> [Data provided]:

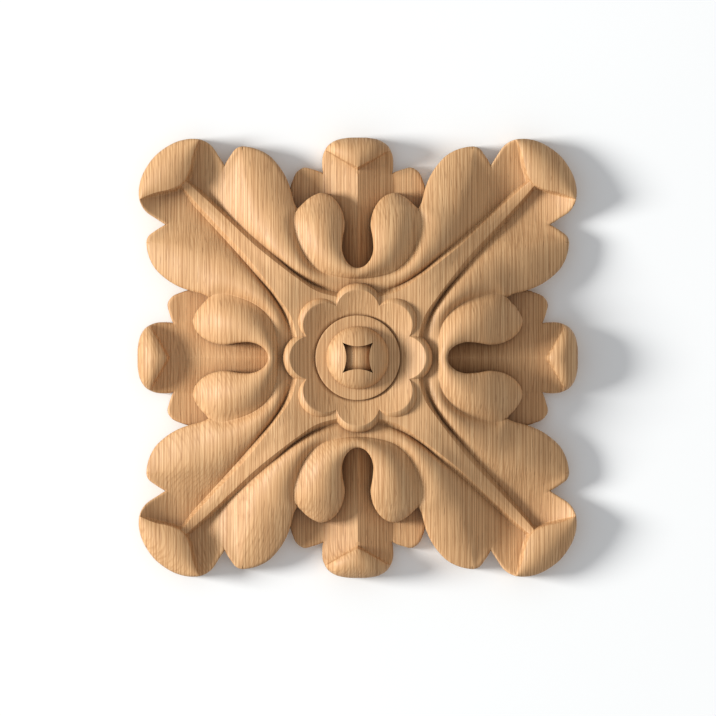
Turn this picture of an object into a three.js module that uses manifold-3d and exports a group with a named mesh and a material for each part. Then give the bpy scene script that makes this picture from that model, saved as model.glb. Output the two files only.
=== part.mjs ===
import * as THREE from 'three';
import { mergeVertices } from 'three/addons/utils/BufferGeometryUtils.js';
import Module from 'manifold-3d';

// Overall sizes in millimetres
const side = 100;
const troughThickness = 3;
const relief = 14.4;

// Flower sizes in millimetres
const petalCount = 8;
const petalRadius = 5;
const petalCentreRadius = 10.55;
const petalRimHeight = 11.6;
const petalWallWidth = 1.4;
const petalWallBow = 4;
const petalWallDrop = 2.9;
const ringOuterRadius = 9.6;
const ringInnerRadius = 7.15;
const ringStep = 0.6;
const ringRise = 0.15;
const starCornerRadius = 4.9;
const starWaistRadius = 2.6;
const starDepth = 2.2;
const dishBow = 1.25;
const wellGap = 0.05;
const wellSink = 1;

// The leaves are carving drawn on a grid of steps: this many from the centre
// to a side of the square, and this many from the deepest trough to the top
const gridHalf = 219.2;
const gridTop = 63.1;
const step = side / 2 / gridHalf;
const rise = relief / gridTop;

// Rows of the leaf surfaces along each stretch, and columns across
const valleyRows = 7;
const lobeRows = 6;
const shoulderRows = 3;
const hollowRows = 4;
const innerTipRows = 3;
const flankColumns = 2;
const ridgeColumns = 3;
const scrollColumns = 3;
const hiddenRows = 3;
const sideLobeRows = 5;
const tipRows = 3;
const roofColumns = 3;
const domeSteps = 5;
const starSegments = 5;
const petalSegments = 8;
const dishRows = 3;
const wallRows = 2;
const curlRows = 2;
const curlPower = 3;
const turnSegments = 48;

// Heights in this file are above the back face, in millimetres
const ringHeight = petalRimHeight - petalWallDrop + ringStep + troughThickness;
const dishHeight = ringHeight - ringStep;
const topHeight = troughThickness + relief;

// A carving point (grid x, grid y, grid height) in millimetres
function place(point) {
  return [point[0] * step, point[1] * step, troughThickness + point[2] * rise];
}

function distance(a, b) {
  return Math.hypot(a[0] - b[0], a[1] - b[1], a[2] - b[2]);
}

// Smooth curve through points, called with a share of its length from 0 to 1.
// Its stations are the shares of the numbered points in marks.
function spline(points, marks = []) {
  const at = [0];
  for (let i = 1; i < points.length; i++) {
    at.push(at[i - 1] + distance(points[i], points[i - 1]));
  }
  const last = points.length - 1;
  const chord = (i, axis) => (points[i + 1][axis] - points[i][axis]) / (at[i + 1] - at[i]);
  const inner = (i, axis) => {
    const before = at[i] - at[i - 1];
    const after = at[i + 1] - at[i];
    return (chord(i - 1, axis) * after + chord(i, axis) * before) / (before + after);
  };
  const slope = (i, axis) => {
    if (last === 1) {
      return chord(0, axis);
    }
    if (i === 0) {
      return 2 * chord(0, axis) - inner(1, axis);
    }
    if (i === last) {
      return 2 * chord(last - 1, axis) - inner(last - 1, axis);
    }
    return inner(i, axis);
  };
  const curve = (share) => {
    const s = share * at[last];
    let i = 0;
    while (i < last - 1 && s > at[i + 1]) {
      i++;
    }
    const span = at[i + 1] - at[i];
    const u = (s - at[i]) / span;
    if (Math.min(u, 1 - u) < 0.000001) {
      return points[u < 0.5 ? i : i + 1];
    }
    return [0, 1, 2].map((axis) => {
      const a = points[i][axis];
      const b = points[i + 1][axis];
      const ease = u * u * (3 - 2 * u);
      const rest = u * (1 - u);
      const bend = slope(i, axis) * rest * (1 - u) - slope(i + 1, axis) * rest * u;
      return a + (b - a) * ease + bend * span;
    });
  };
  curve.stations = marks.map((i) => at[i] / at[last]);
  return curve;
}

// Points of a curve with the given numbers of rows between its stations
function walk(curve, rows) {
  const points = [curve(curve.stations[0])];
  rows.forEach((count, part) => {
    const from = curve.stations[part];
    const to = curve.stations[part + 1];
    for (let i = 1; i <= count; i++) {
      points.push(curve(from + ((to - from) * i) / count));
    }
  });
  return points;
}

// Feature lines of one eighth of the carving, from the upright axis outwards.
// Each runs from under the flower, and its marks are the ends of the stretches:
// start, lobe notch, lobe tip, corner notch, scroll.
const midrib = spline([
  [35.4, 35.4, 43], [53, 53, 44], [70.7, 70.7, 47.2], [88.4, 88.4, 41], [107, 107, 29.8],
  [126, 126, 17.3], [145, 145, 7.6], [158, 158, 4.8], [173, 173, 8.8],
], [0, 4, 6, 7, 8]);
const midribEdge = spline([
  [0, 57, 44], [22, 61, 43], [40, 66, 44], [60, 79, 46.3], [80, 94, 42.2],
  [104, 113.5, 28.8], [122, 130.5, 16.8], [141, 148.5, 7], [155, 161.5, 4.5],
  [171, 175.5, 8.6],
], [0, 5, 7, 8, 9]);
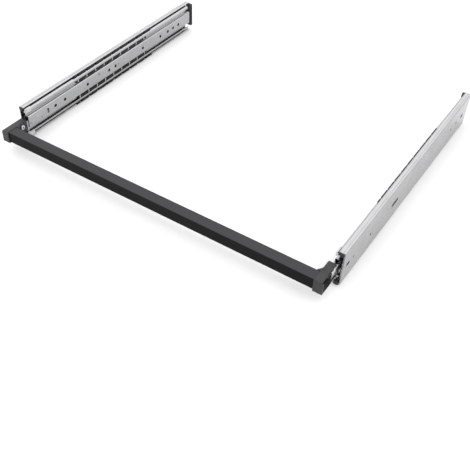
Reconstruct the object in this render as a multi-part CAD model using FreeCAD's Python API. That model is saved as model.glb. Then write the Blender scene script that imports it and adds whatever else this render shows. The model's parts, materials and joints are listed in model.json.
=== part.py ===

> [Written problem]:
Reproduce exactly the lines from the beginning of the entries above up to and including the line that contains "const wellSink = 1;".

> [Task response]:
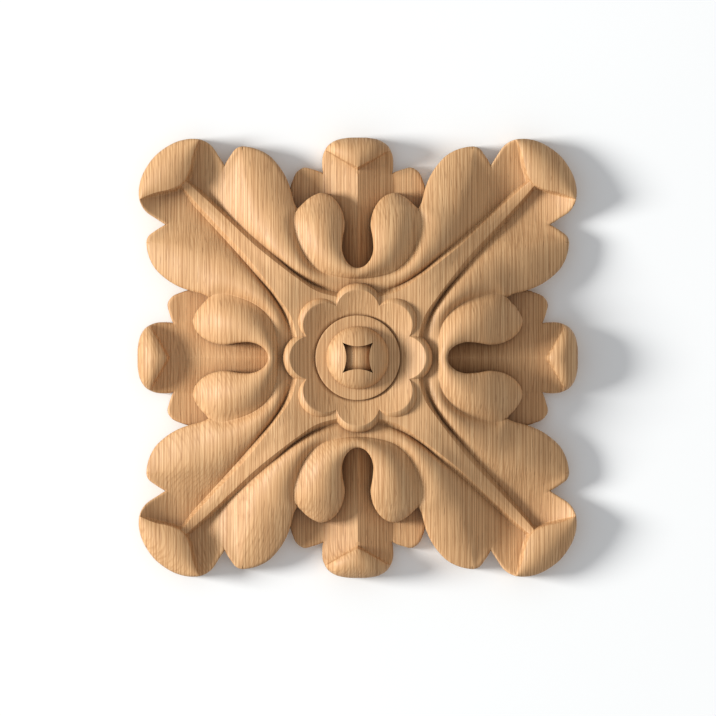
Turn this picture of an object into a three.js module that uses manifold-3d and exports a group with a named mesh and a material for each part. Then give the bpy scene script that makes this picture from that model, saved as model.glb. Output the two files only.
=== part.mjs ===
import * as THREE from 'three';
import { mergeVertices } from 'three/addons/utils/BufferGeometryUtils.js';
import Module from 'manifold-3d';

// Overall sizes in millimetres
const side = 100;
const troughThickness = 3;
const relief = 14.4;

// Flower sizes in millimetres
const petalCount = 8;
const petalRadius = 5;
const petalCentreRadius = 10.55;
const petalRimHeight = 11.6;
const petalWallWidth = 1.4;
const petalWallBow = 4;
const petalWallDrop = 2.9;
const ringOuterRadius = 9.6;
const ringInnerRadius = 7.15;
const ringStep = 0.6;
const ringRise = 0.15;
const starCornerRadius = 4.9;
const starWaistRadius = 2.6;
const starDepth = 2.2;
const dishBow = 1.25;
const wellGap = 0.05;
const wellSink = 1;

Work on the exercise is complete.